Within this cross-cultural framework, it is important to recognise that shadows occupy a central place in Japanese aesthetics. As Tanizaki elaborates in his seminal essay "In Praise of Shadows", traditional Japanese architecture is constructed around the subtle interplay of light and dimness. Darkness is not to be avoided but embraced; brightness is softened, and light is most appreciated when diffused by shoji screens. Nuanced perception is preferred over bright visual clarity.
Meanwhile, across the Gulf and Southwest Asia, shadows define our experiences in outdoor spaces. The harsh sunlight of the region has historically shaped architectural responses, from the vernacular areesh structures made of palm fronds to modern reinterpretations of the mashrabiya; both create intricate patterns of shade along streets or on buildings. Shadows, or shade, are functional and essential for survival here, creating lived-in experiences that many artists have captured with photography and poetry.
Shadows, or shade, are functional and essential for survival here, creating lived-in experiences that many artists have captured with photography and poetry.
Hamra Abbas opens the exhibition with her signature stone works. Placed in dialogue with the Damascus fountain courtyard, her Tree Studies suggest imagined shadows from leaves and vegetation indigenous to the United Arab Emirates and her native Pakistan. Carved and inlaid entirely in lapis lazuli, her Tree Studies trace silhouettes of trees of the wider region, resituating the precious stone – historically exported and extracted for its blue pigment – in a local context. The play of light across the deep blue surface activates these traces, inviting viewers to imagine a lush environment from immortalised shadows of leaves left behind.
Ryoichi Kurokawa takes a more abstract approach to capturing the ephemerality of shadows. His installation invites visitors to step into the depths of a long, dark corridor with a striking ray of light at the end. This walk is a meditation on the Japanese concept of “Ma” (間), interval or in-between space. Accompanied by a soundtrack, shadows appear and disappear at the meeting of light and fog. Here, darkness is generative rather than empty, a space where the imagination unfolds. Shadows allude to the illusion of presence in complete darkness – a presence that is felt, yet impossible to grasp.
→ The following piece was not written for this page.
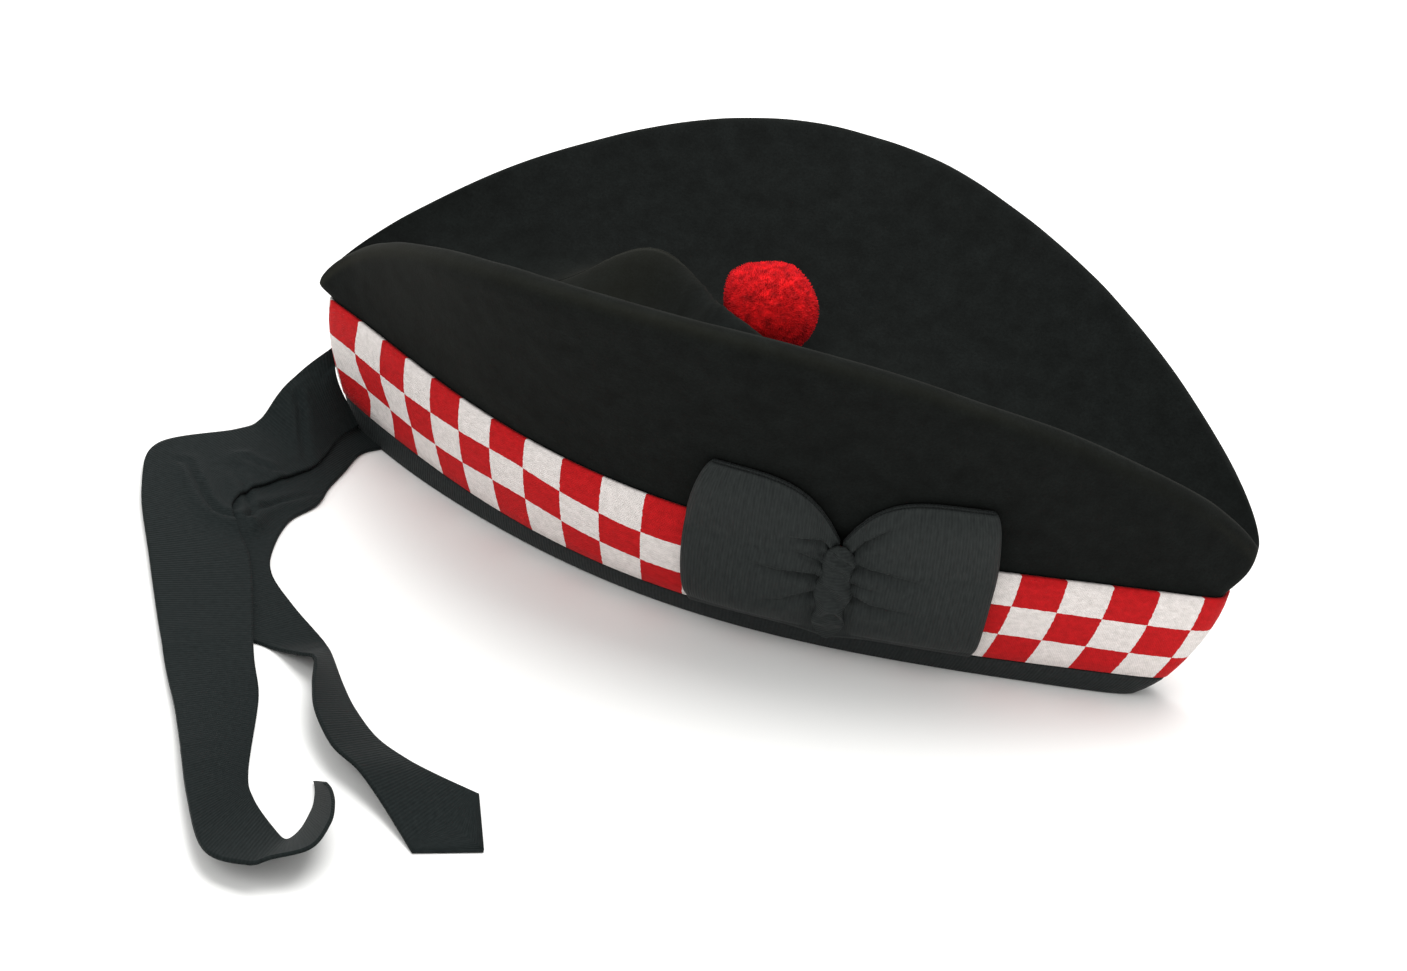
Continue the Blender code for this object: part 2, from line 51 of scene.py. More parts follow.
MM = 0.001
RIM_LENGTH = 234.7 * MM
RIM_WIDTH = 78.2 * MM
BAND_TOP_LENGTH = 262.8 * MM
BAND_TOP_WIDTH = 102.5 * MM
RIDGE_LENGTH = 273.0 * MM
RIDGE_WIDTH = 159.0 * MM
FRONT_SEAM_WIDTH = 21.0 * MM
BACK_SEAM_WIDTH = 13.6 * MM
RIDGE_SEAM_WIDTH = 12.2 * MM
REAR_FULLNESS = 0.195
RIDGE_REAR_FULLNESS = 0.259
SIDE_BLUNTNESS = (2.88, 2.88)
RIDGE_BLUNTNESS = (2.96, 1.96)
SIDE_FLARE = 1.77
RIDGE_ARCH = 1.5
RIDGE_HEIGHT = 100.9 * MM
FRONT_TIP_HEIGHT = 51.6 * MM
BACK_TIP_HEIGHT = 40.1 * MM
CROWN_DEPTH = 39.1 * MM
CROWN_ARCH = 1.7
CROWN_ROUNDING = 0.10
CROWN_STEEPNESS = 0.7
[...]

The urge to freeze shadows might come from their inherent movement and change. Inspired by the constant movements of trees and clouds, Marrakech and Tokyo-based architectural duo YOKOMAE et BOUAYAD propose a new architecture engineered on rippling grounds. Their “cloud pavilion” mirrors the museum dome: rather than rigid and imposing, their steel mesh installation is participatory and context-specific, allowing visitors to stand in the middle of a man-made oasis of ever-moving shade.
The digital realm can present new challenges in experiencing shadows. Flat screens and projected content often eliminate the nuance of shade. Jumairy, however, subverts this tendency in Echo, an interactive work inspired by the myth of Narcissus. Reminiscent of water wells found in the desert, this digital well, equipped with motion sensors, reflects viewers’ silhouettes in the soft glow of LED lights. Like a mirage under water, juxtaposing the seen and unseen, Jumairy creates a live dialogue between the self and shadow self, ultimately culminating in the acceptance of dual identities.
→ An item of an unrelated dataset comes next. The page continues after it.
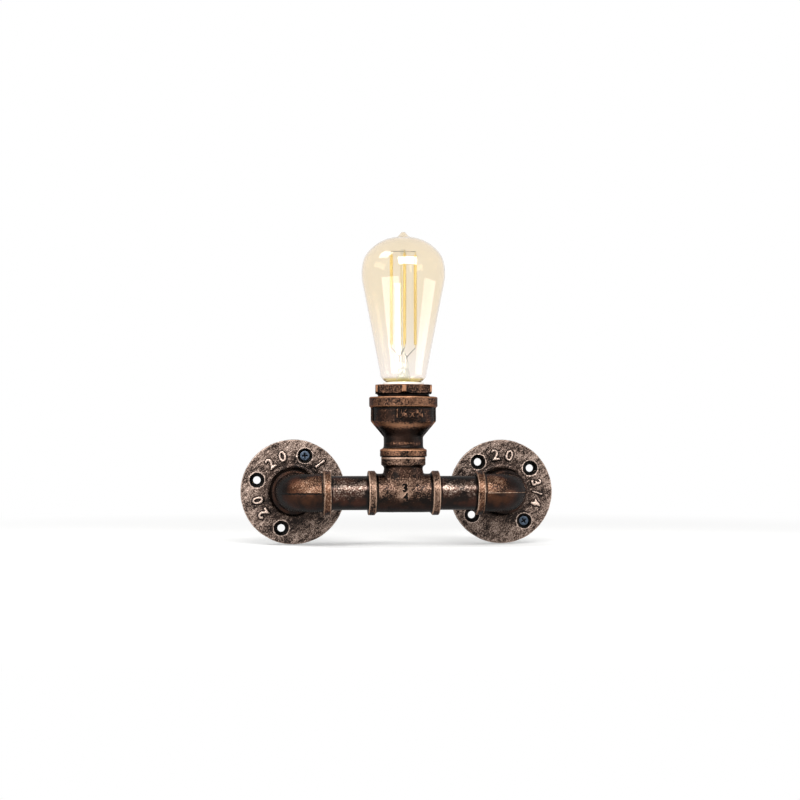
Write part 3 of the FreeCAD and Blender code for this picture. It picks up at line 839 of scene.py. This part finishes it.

The first architecture I understood wasn’t concrete or steel - it was the retreat of light. - Ahmed Alaqra
“The first architecture I understood wasn’t concrete or steel—it was the retreat of light,” writes artist-architect Ahmed Alaqra. Reflecting on his childhood in Sharjah, UAE, he draws on the memory of shade as belonging. Shadows from balconies, stairwells, kiosks, and cloth awnings become urban punctuation marks in his multi-part installation. From his many street photographs, he creates a visual “syntax” of shadows, digitising them into three-dimensional shapes, and encapsulating them in resin cubes. These suspended memories freeze light’s retreat, recreating memories of a city.
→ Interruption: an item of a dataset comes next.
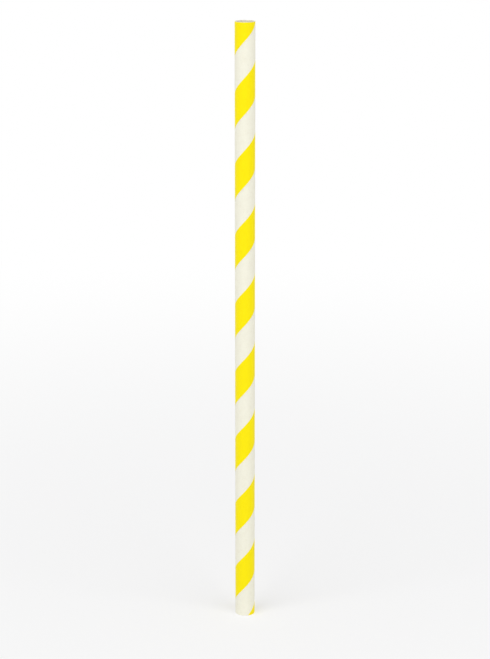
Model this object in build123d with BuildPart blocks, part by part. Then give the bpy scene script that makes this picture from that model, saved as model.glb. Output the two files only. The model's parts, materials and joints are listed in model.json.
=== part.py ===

Finally, on the rooftop of the exhibition, Rintaro Fuse’s sundial links shadows to the measurement of time and cosmic movement. His sculpture features three gnomons - each aligned with a North Star from a different era: Thuban (past), Polaris (present), and Vega (future). This astronomical triangulation reminds us that the universe casts shadows, a reflection on planetary motion and deep time, built for a post-solar world. Situated against the skyline of Saadiyat Island – an island of museums and learning centers, an island of ideals, both realised and under construction, oscillating between timeframes and geographies – the sundial becomes a quiet invitation to recenter ourselves in the present moment, to perceive time’s immensity and eternity.
Situated against the skyline of Saadiyat Island – an island of museums and learning centers, an island of ideals, both realised and under construction – the sundial becomes a quiet invitation to recenter ourselves in the present moment, to perceive time’s immensity and eternity.
The now-iconic Louvre Abu Dhabi dome, designed by Jean Nouvel, was a strong catalyst for this meditation on shadows. This exhibition reveals how a local structure can inspire universal meaning. Shadows, as explored here, are not just visual effects. They are emotional, architectural, and philosophical spaces. They mark the passage of time, hint at presence through absence, and offer moments of pause in an increasingly one-dimensional world. No shadow can ever truly be the same. Through shade, we find form. Through darkness, we invite discovery. Through the transient, we access what is timeless.